> [INFORMATION SHOWN]:
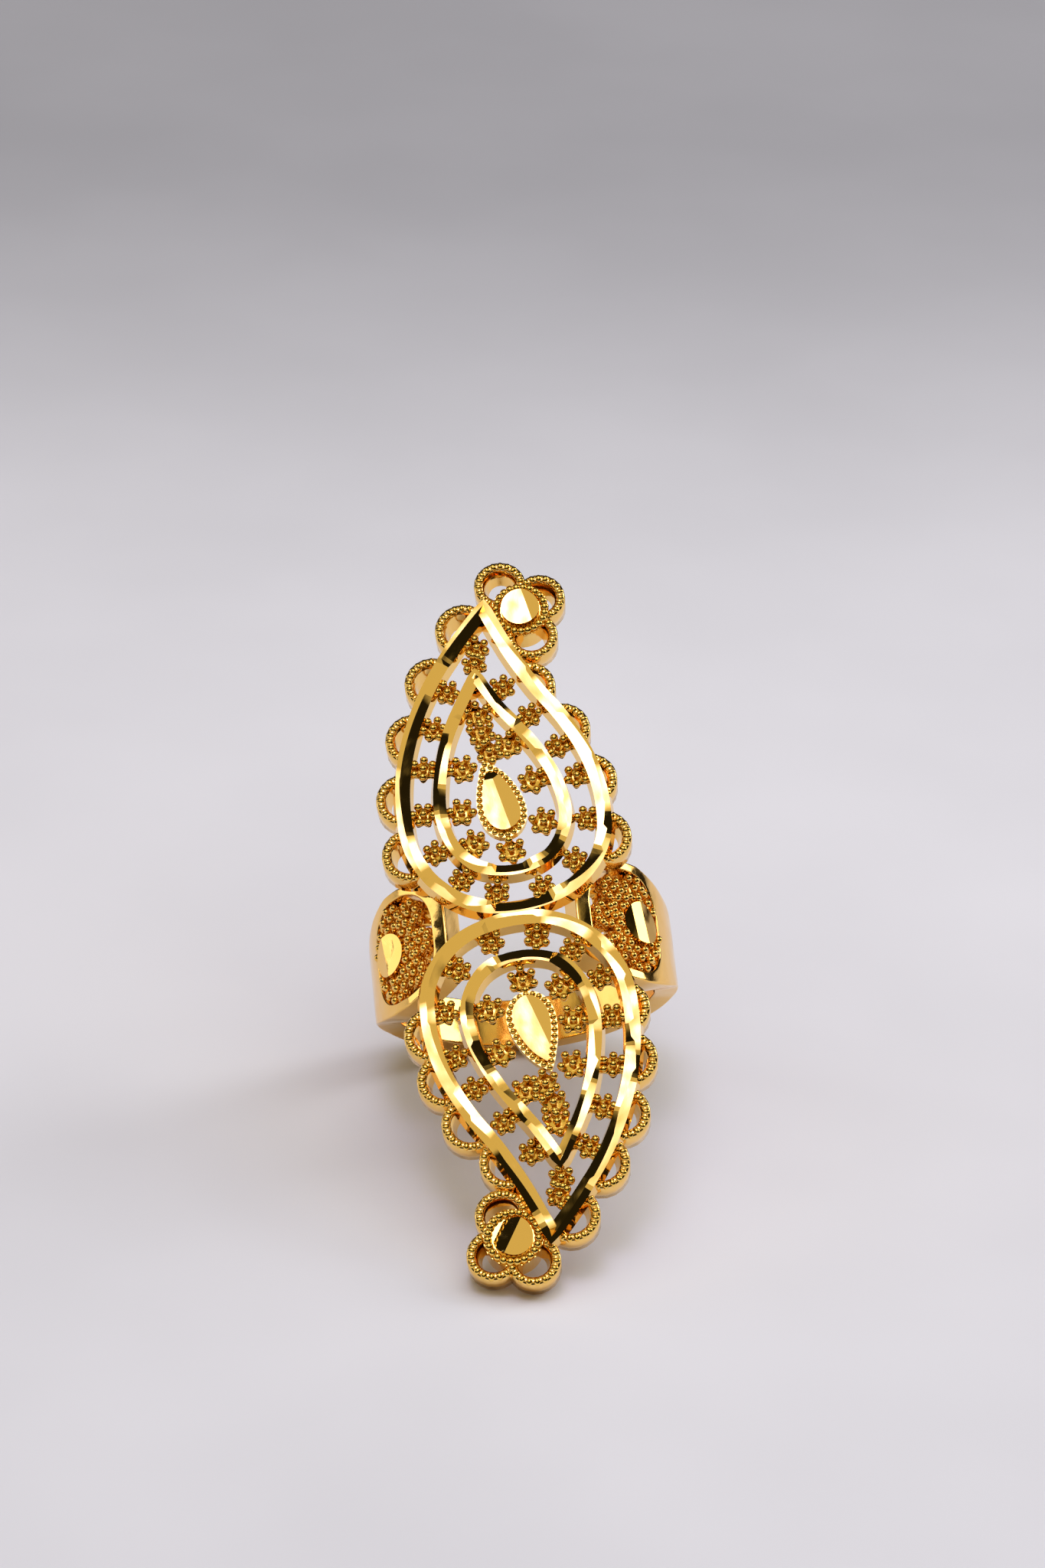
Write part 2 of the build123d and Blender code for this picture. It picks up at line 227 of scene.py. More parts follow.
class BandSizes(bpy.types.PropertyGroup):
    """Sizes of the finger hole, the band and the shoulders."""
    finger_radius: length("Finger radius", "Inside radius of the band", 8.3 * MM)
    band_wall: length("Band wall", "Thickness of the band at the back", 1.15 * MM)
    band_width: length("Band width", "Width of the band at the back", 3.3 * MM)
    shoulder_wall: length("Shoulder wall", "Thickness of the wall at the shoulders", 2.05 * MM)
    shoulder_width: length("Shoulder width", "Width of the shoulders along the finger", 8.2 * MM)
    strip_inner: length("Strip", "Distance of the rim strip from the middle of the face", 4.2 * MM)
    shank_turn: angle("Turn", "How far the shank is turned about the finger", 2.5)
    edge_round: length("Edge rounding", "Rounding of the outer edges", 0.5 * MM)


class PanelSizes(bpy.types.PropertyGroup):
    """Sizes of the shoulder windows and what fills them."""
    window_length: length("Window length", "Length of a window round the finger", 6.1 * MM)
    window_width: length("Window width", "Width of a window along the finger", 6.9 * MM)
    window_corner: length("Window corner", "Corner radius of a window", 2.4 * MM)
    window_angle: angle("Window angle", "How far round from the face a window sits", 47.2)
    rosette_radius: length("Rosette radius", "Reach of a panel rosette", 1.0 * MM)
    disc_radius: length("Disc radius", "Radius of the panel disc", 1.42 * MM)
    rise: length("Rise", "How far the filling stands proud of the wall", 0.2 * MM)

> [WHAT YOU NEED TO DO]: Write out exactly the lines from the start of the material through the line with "of the outer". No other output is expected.

> [THE ANSWER]:
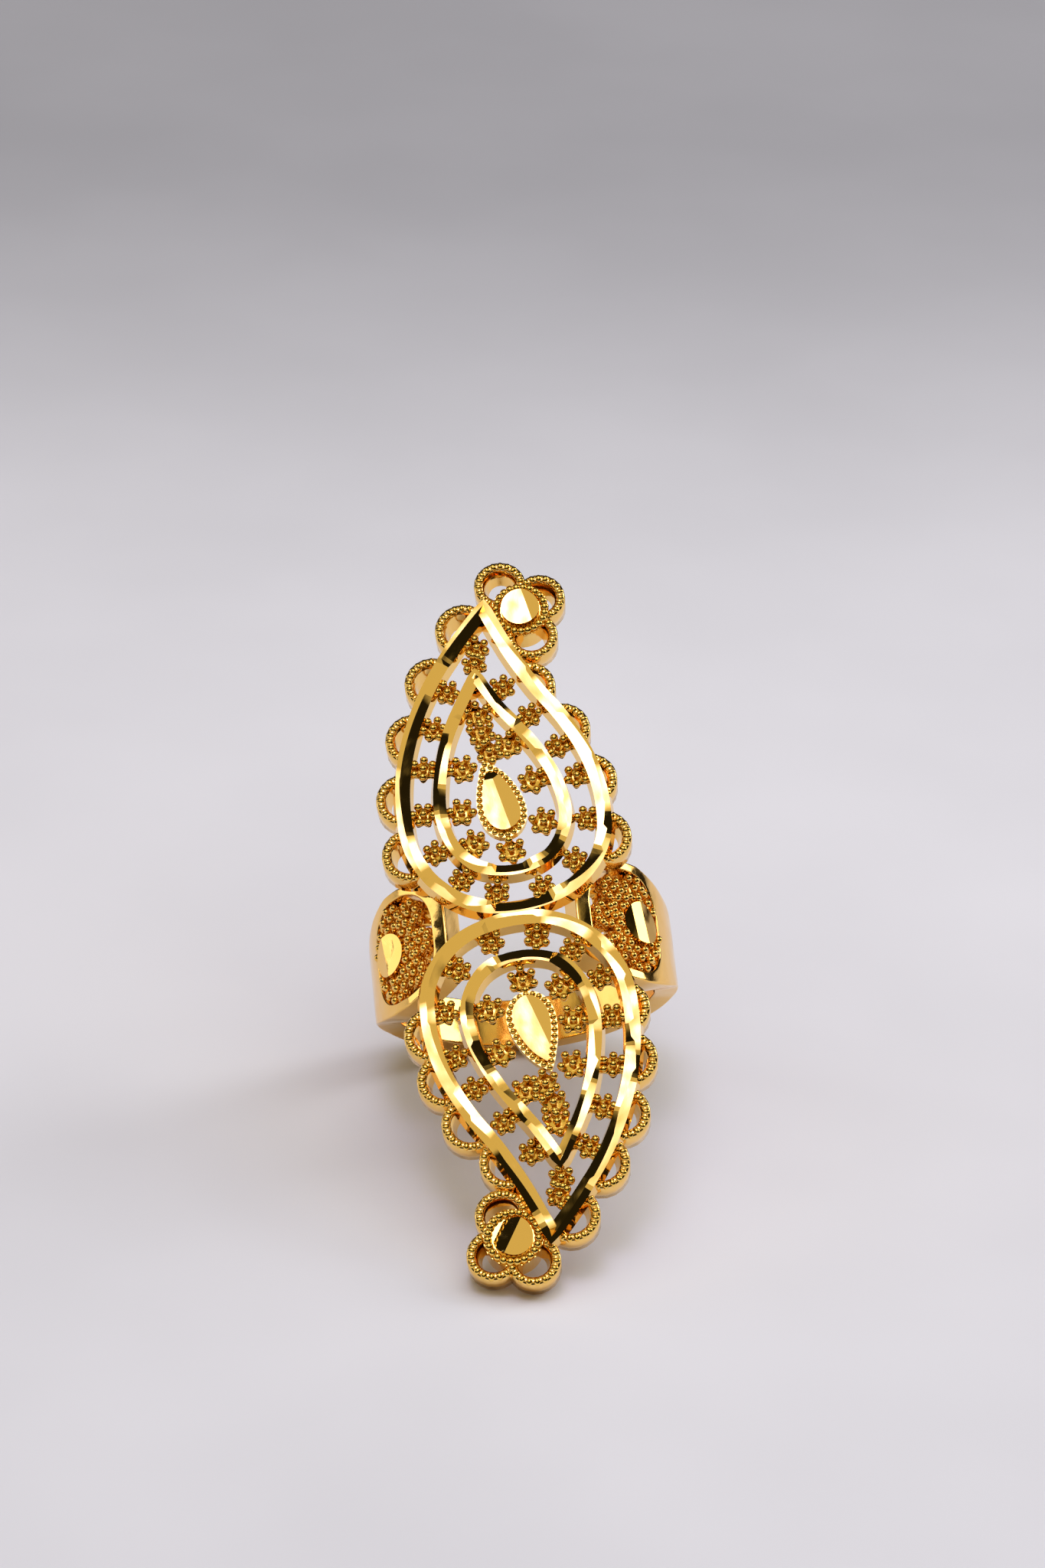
Write part 2 of the build123d and Blender code for this picture. It picks up at line 227 of scene.py. More parts follow.
class BandSizes(bpy.types.PropertyGroup):
    """Sizes of the finger hole, the band and the shoulders."""
    finger_radius: length("Finger radius", "Inside radius of the band", 8.3 * MM)
    band_wall: length("Band wall", "Thickness of the band at the back", 1.15 * MM)
    band_width: length("Band width", "Width of the band at the back", 3.3 * MM)
    shoulder_wall: length("Shoulder wall", "Thickness of the wall at the shoulders", 2.05 * MM)
    shoulder_width: length("Shoulder width", "Width of the shoulders along the finger", 8.2 * MM)
    strip_inner: length("Strip", "Distance of the rim strip from the middle of the face", 4.2 * MM)
    shank_turn: angle("Turn", "How far the shank is turned about the finger", 2.5)
    edge_round: length("Edge rounding", "Rounding of the outer edges", 0.5 * MM)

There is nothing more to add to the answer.